▶ _The task_:
State how many lines hold the string "hinge". Give the number and nothing else.

* start Supplied records *

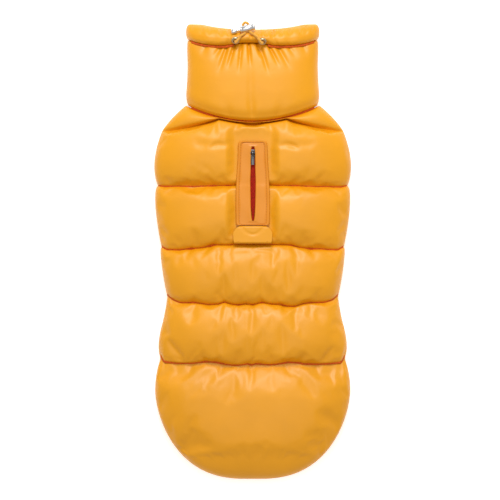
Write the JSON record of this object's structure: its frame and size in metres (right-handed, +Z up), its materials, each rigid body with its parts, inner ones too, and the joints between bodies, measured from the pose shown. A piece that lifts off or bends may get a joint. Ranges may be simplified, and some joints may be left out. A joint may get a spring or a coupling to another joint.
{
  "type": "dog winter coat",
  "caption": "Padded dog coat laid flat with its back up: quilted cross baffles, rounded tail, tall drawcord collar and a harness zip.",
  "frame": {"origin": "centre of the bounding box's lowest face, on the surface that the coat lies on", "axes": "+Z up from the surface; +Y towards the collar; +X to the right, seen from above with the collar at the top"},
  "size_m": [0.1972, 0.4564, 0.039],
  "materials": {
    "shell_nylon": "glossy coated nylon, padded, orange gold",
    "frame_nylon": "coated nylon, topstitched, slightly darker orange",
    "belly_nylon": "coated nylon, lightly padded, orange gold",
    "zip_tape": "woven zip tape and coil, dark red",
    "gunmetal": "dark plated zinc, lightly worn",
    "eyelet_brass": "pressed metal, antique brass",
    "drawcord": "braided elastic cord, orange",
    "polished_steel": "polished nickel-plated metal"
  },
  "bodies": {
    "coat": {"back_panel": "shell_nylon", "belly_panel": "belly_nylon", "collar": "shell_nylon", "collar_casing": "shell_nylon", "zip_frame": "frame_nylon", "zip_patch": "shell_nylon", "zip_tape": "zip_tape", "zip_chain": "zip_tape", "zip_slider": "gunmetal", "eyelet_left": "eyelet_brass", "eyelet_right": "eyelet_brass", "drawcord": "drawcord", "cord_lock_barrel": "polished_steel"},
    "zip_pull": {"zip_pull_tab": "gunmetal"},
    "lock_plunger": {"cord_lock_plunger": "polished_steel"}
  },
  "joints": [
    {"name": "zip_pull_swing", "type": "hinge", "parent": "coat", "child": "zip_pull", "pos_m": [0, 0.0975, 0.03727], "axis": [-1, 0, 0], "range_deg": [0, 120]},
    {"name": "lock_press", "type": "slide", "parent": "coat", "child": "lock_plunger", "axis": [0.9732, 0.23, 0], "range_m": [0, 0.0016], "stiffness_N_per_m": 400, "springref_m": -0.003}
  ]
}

* end Supplied records *
* start Supplied records *

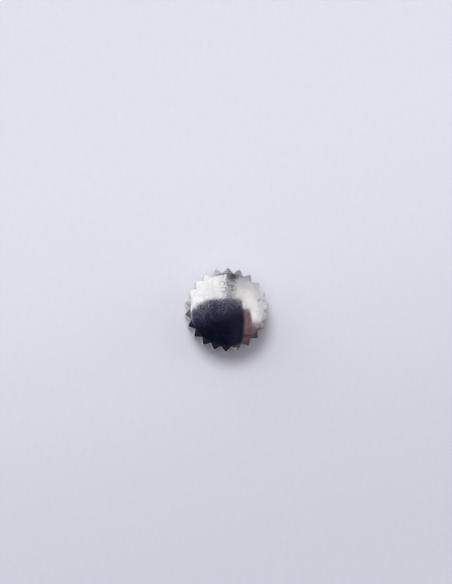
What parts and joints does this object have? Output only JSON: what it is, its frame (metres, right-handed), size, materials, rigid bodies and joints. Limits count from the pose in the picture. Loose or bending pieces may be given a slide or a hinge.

* end Supplied records *

▶ _Result for this task_:
2